┌─ Supplied information
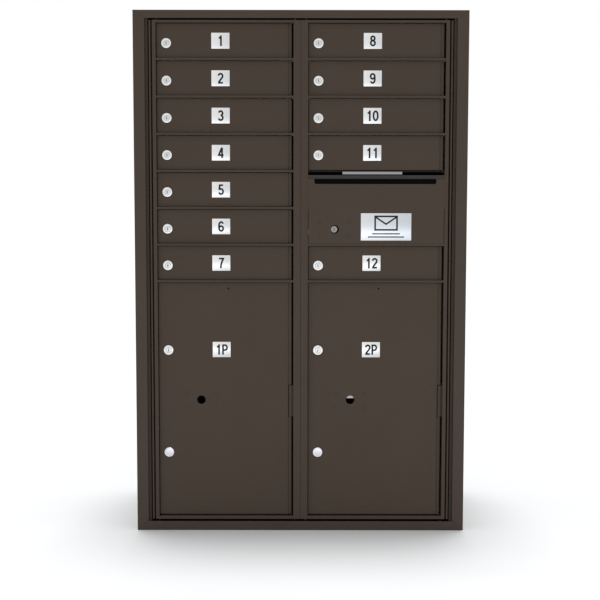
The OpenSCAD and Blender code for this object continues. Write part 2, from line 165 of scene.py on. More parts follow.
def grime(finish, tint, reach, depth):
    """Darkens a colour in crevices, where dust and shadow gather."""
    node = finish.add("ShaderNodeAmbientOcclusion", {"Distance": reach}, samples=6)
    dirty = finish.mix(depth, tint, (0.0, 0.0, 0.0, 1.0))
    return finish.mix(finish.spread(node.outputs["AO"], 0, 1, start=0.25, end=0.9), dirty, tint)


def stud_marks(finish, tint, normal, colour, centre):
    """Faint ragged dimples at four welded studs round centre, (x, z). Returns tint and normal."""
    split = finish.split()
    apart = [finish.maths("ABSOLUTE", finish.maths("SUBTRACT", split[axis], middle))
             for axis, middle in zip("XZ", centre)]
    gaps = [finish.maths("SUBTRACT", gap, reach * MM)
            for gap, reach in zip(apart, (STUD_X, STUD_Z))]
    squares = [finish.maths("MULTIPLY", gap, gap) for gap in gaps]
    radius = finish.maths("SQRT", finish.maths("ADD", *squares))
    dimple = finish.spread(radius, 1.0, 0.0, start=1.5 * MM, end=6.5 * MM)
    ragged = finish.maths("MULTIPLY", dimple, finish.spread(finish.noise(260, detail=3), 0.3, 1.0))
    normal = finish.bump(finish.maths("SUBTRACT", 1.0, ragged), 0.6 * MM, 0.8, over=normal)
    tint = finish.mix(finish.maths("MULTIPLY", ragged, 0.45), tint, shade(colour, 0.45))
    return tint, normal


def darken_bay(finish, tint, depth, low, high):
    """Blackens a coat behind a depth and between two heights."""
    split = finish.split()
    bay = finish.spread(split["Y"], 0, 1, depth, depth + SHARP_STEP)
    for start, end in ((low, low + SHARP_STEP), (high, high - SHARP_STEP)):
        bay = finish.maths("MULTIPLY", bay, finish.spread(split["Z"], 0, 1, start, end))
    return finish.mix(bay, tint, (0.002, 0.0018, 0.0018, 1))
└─
What the task requires:
Exactly repeat the lines above, from the opening line through the one with "end=0.9), dirty, tint)", and include nothing else.

Written solution:
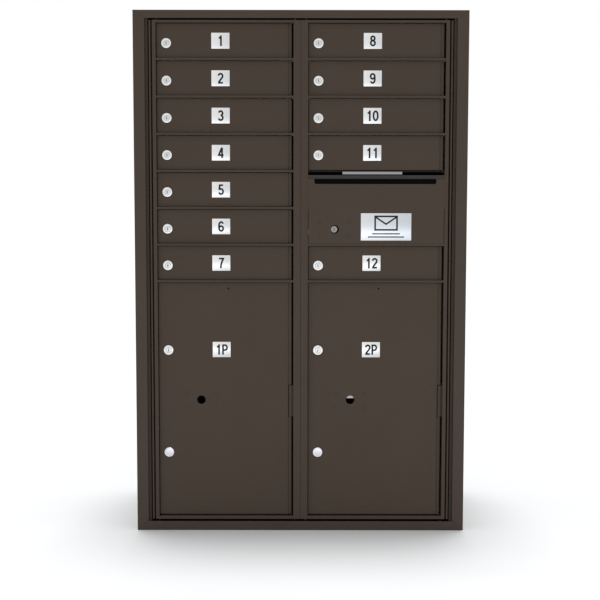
The OpenSCAD and Blender code for this object continues. Write part 2, from line 165 of scene.py on. More parts follow.
def grime(finish, tint, reach, depth):
    """Darkens a colour in crevices, where dust and shadow gather."""
    node = finish.add("ShaderNodeAmbientOcclusion", {"Distance": reach}, samples=6)
    dirty = finish.mix(depth, tint, (0.0, 0.0, 0.0, 1.0))
    return finish.mix(finish.spread(node.outputs["AO"], 0, 1, start=0.25, end=0.9), dirty, tint)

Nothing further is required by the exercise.